Last year, a revolution took place in the field of protein structural biology. The revolution was driven by the AlphaFold2 algorithm developed by DeepMind and has provided the world with accurate, high-resolution structures of just about all human proteins. This provides an opportunity to apply this data to better understand the functional effects of human genetic mutation. With computational tools, we can use these predicted structures to understand if, say, a mutation causes instability in a particular protein. This matters because we don’t yet understand the importance of most of the genetic variation in an individual human genome. And there is lots of this. This project will use this corpus of structural predictions with an ecosystem of computational tools to predict the structural importance of mutations, on a genome-wide scale. We will compute these at scale and then look for structure in this data, especially if it relates to disease incidence. Challenges will be the computation of outcomes of mutation on protein structures with algorithms that run in both an HPC environment to those that will need to be screen-scraped from a multitude of web-tools. As the resultant data from these sources grows, there will be opportunities for identification of patterns and structure in these data, using machine learning and deep learning methodology.

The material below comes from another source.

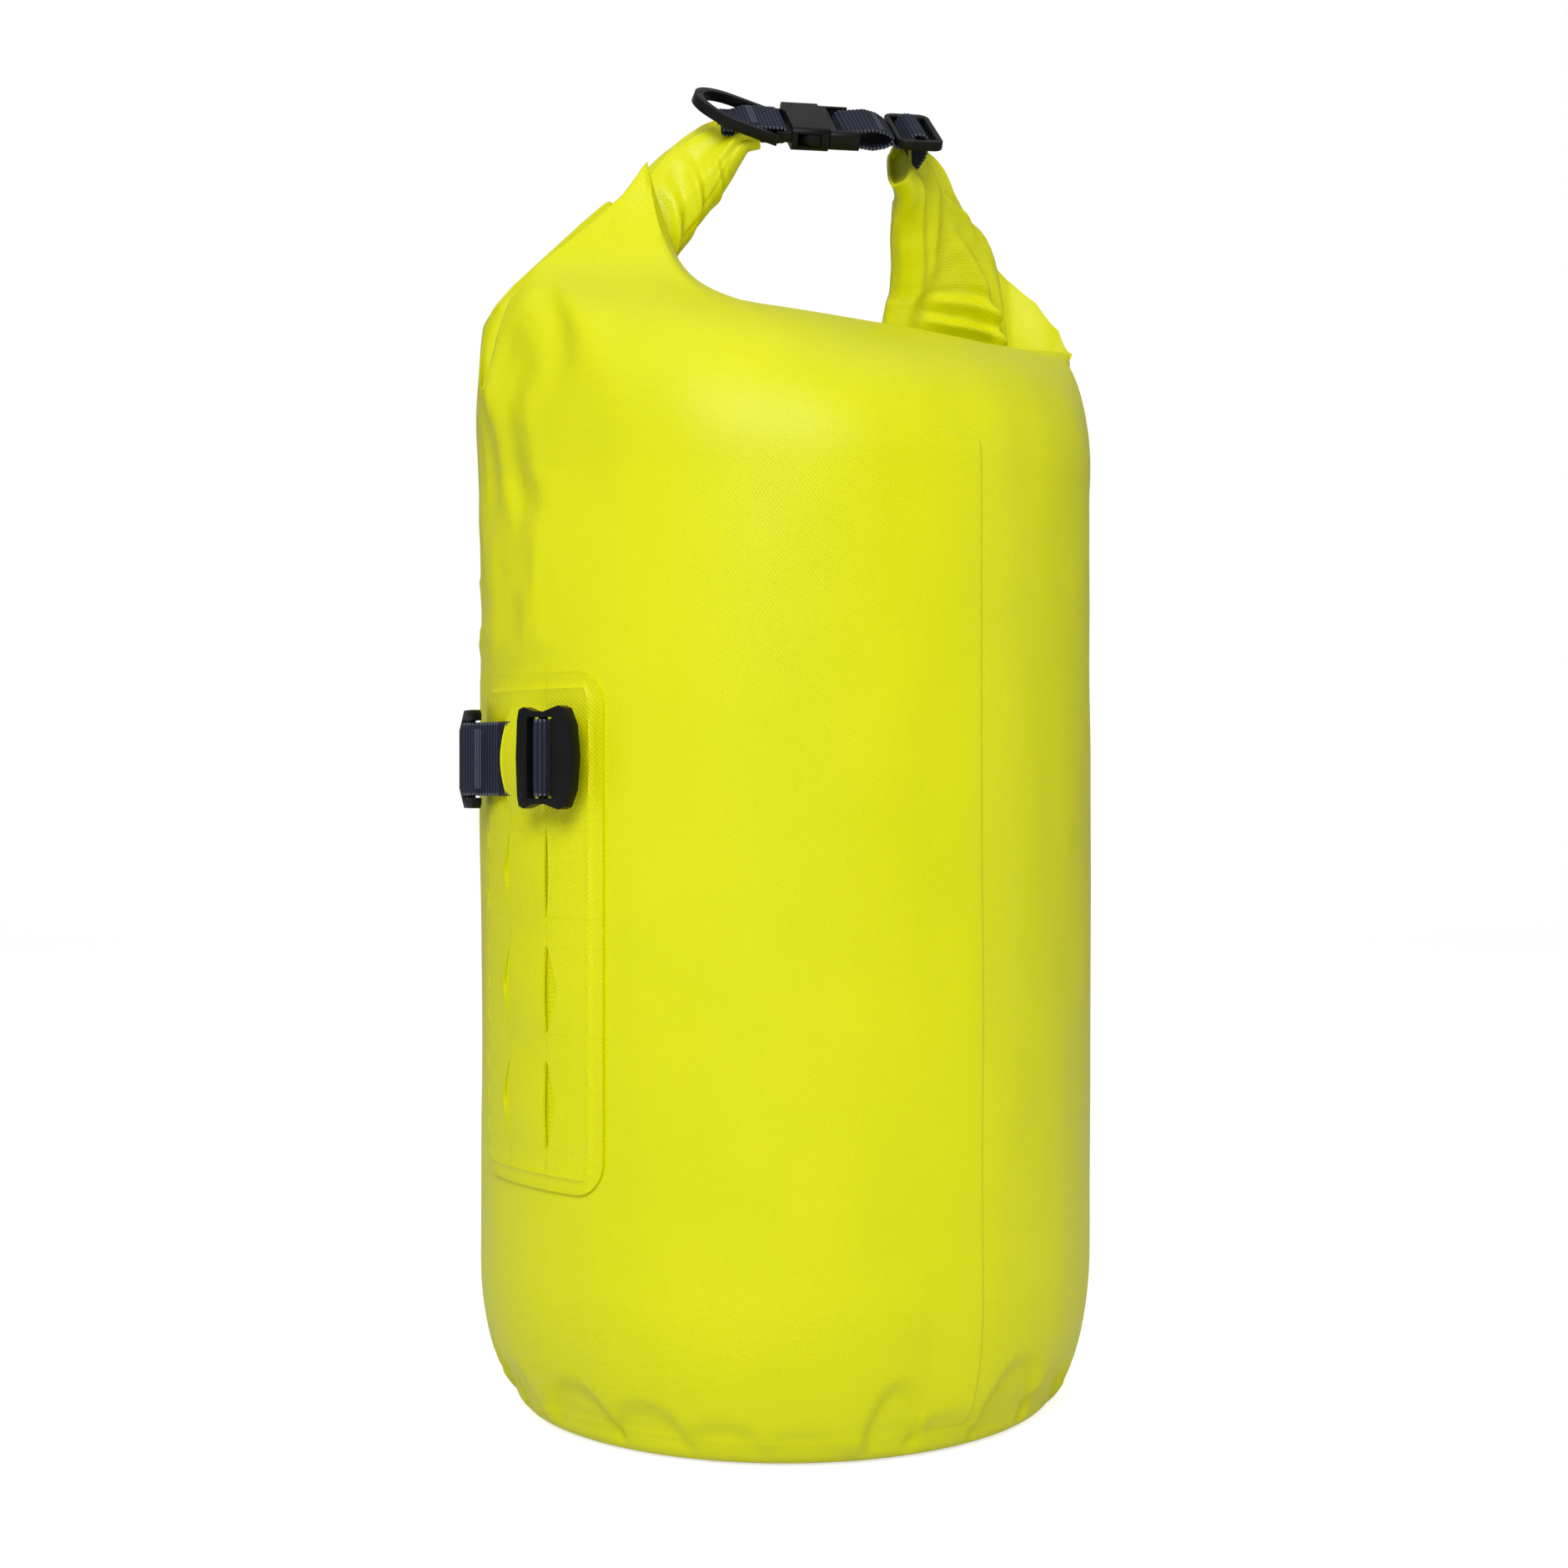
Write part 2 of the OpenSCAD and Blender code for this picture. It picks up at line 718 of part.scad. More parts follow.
// stands a flat shape up, its x along the bar, h thick about the bar's axis
module upright_plate(h) {
    rotate([0, -90, 0])
    translate([0, 0, -h / 2])
    linear_extrude(height = h)
    children();
}

bar_half = web_w / 2 + 0.7;

module ladder_lock() {
    h = bar_half + 3.3;
    color(plastic_colour) at_bar(lock_arc, lock_r)
    union() {
        upright_plate(3.8)
        difference() {
            polygon([
                [0, -11.2], [h - 4, -10.6], [h - 0.8, -9.8], [h, -7.6], [h - 1.4, -3], [h - 1.6, 2],
                [h - 0.6, 6], [h + 0.2, 9], [h - 0.6, 11.6], [h - 6, 14.4], [0, 15.6],
                [6 - h, 14.4], [0.6 - h, 11.6], [-h - 0.2, 9], [0.6 - h, 6],
                [1.6 - h, 2], [1.4 - h, -3], [-h, -7.6], [0.8 - h, -9.8], [4 - h, -10.6]
            ]);
            translate([-bar_half, -5.9]) square([2 * bar_half, 11.8]);
        }
        cylinder(r = bar_r, h = 2 * bar_half + 2, center = true, $fn = round_fn);
    }
}

module lash_ring() {
    h = bar_half + 3.6;
    color(plastic_colour) at_bar(hoop_arc, hoop_r)
    union() {
        upright_plate(3.2)
        difference() {
            polygon([
                [-10, -10.2], [10, -10.2], [h, -3.4], [h, 6.4], [h - 1.4, 8], [bar_half, 8],
                [bar_half, -5], [-bar_half, -5], [-bar_half, 8], [1.4 - h, 8], [-h, 6.4], [-h, -3.4]
            ]);
            polygon([
                [-9.6, -7.2], [9.6, -7.2], [bar_half, -3.6], [bar_half, 3.4],
                [-bar_half, 3.4], [-bar_half, -3.6]
            ]);
        }
        cylinder(r = bar_r, h = 2 * bar_half + 2, center = true, $fn = round_fn);
    }
}

body_wall();
base_panel();
base_seam_tape();
side_weld();
inner_seam_tape();
rolled_mouth();
mouth_stiffener();
lash_panel();
lash_webbing();
lash_stitching();
lash_ring();
ladder_lock();
left_tab_webbing();
left_tab_stitching();
hanging_ring();
buckle_socket();
buckle_plug();
near_prong();
far_prong();
right_tab_webbing();
right_tab_stitching();
strap_slider();
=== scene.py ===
import json
import math

import bpy
import numpy as np
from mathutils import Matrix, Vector, noise

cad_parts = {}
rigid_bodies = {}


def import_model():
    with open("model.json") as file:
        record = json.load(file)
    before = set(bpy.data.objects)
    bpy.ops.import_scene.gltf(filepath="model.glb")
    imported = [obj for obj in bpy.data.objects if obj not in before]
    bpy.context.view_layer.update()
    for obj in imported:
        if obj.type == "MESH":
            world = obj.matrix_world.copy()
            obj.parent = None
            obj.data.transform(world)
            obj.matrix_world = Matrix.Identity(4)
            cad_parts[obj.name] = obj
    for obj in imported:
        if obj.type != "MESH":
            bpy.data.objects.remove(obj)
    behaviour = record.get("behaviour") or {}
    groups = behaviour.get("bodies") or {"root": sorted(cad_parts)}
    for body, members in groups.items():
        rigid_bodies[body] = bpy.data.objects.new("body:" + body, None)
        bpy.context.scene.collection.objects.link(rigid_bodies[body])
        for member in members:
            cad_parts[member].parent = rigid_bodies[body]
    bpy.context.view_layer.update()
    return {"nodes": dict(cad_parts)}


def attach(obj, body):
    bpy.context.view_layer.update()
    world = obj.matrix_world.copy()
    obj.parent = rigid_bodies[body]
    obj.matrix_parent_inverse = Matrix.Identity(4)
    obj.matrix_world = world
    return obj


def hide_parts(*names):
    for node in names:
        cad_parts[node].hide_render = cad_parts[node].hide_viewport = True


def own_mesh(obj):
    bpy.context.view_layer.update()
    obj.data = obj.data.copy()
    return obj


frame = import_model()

mm = 0.001
print("frame loaded:", len(frame["nodes"]), "nodes")


# working helpers
def pick(piece):
    bpy.ops.object.select_all(action="DESELECT")
    piece.select_set(True)
    bpy.context.view_layer.objects.active = piece


def inEditMode(piece, *steps):
    pick(piece)
    bpy.ops.object.mode_set(mode="EDIT")
    bpy.ops.mesh.select_all(action="SELECT")
    for step in steps:
        step()
    bpy.ops.object.mode_set(mode="OBJECT")


def applyModifier(piece, kind, **settings):
    pick(piece)
    modifier = piece.modifiers.new(kind.title(), kind)
    for key, value in settings.items():
        setattr(modifier, key, value)
    bpy.ops.object.modifier_apply(modifier=modifier.name)


def drapedGrid(name, around, along, place, uvSize=(1, 1)):
    # place(u, v) gives each point of a grid its position; its UVs are in metres
    bpy.ops.object.select_all(action="DESELECT")
    bpy.ops.mesh.primitive_grid_add(x_subdivisions=around, y_subdivisions=along, size=1)
    piece = bpy.context.object
    piece.name = piece.data.name = name
    mesh = piece.data
    spots = [(vertex.co.x + 0.5, vertex.co.y + 0.5) for vertex in mesh.vertices]
    layer = mesh.uv_layers[0].data
    for loop in mesh.loops:
        u, v = spots[loop.vertex_index]
        layer[loop.index].uv = (u * uvSize[0], v * uvSize[1])
    for vertex, (u, v) in zip(mesh.vertices, spots):
        vertex.co = place(u, v)
    return piece


def weld(piece, distance=0.00002, cap=True):
    steps = [lambda: bpy.ops.mesh.remove_doubles(threshold=distance)]
    if cap:
        steps.append(lambda: bpy.ops.mesh.fill_holes(sides=0))
        steps.append(lambda: bpy.ops.mesh.select_all(action="SELECT"))
    steps.append(lambda: bpy.ops.mesh.normals_make_consistent(inside=False))
    inEditMode(piece, *steps)


def smooth(piece, angle=40):
    pick(piece)
    bpy.ops.object.shade_smooth_by_angle(angle=math.radians(angle))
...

· Develop computationally-derived feature sets from predicted protein structures (stability and protein-protein interaction changes)
· Compute features at a whole genome/proteome level
· Integrate features with other databases of variant information to develop ensemble predictive tools of mutation effect
Python or R programming and experience in data science and/or machine learning is required. Experience with or interest in biological datasets and biological questions is essential.
Potentially, both an Honours and a PhD scholarship are available for exceptional candidates.
In the first instance, please make contact with Dan.Andrews@anu.edu.au to discuss scope and potential for developing a project tailored to your interests and intended trajectory.
· Experience with real scientific data and the challenges involved in deriving meta-data and ensuring data consistency
· Practical experience with computational pipelines, potentially in a high-performance computing environment
· Develop an inter-disciplinary scientific skillset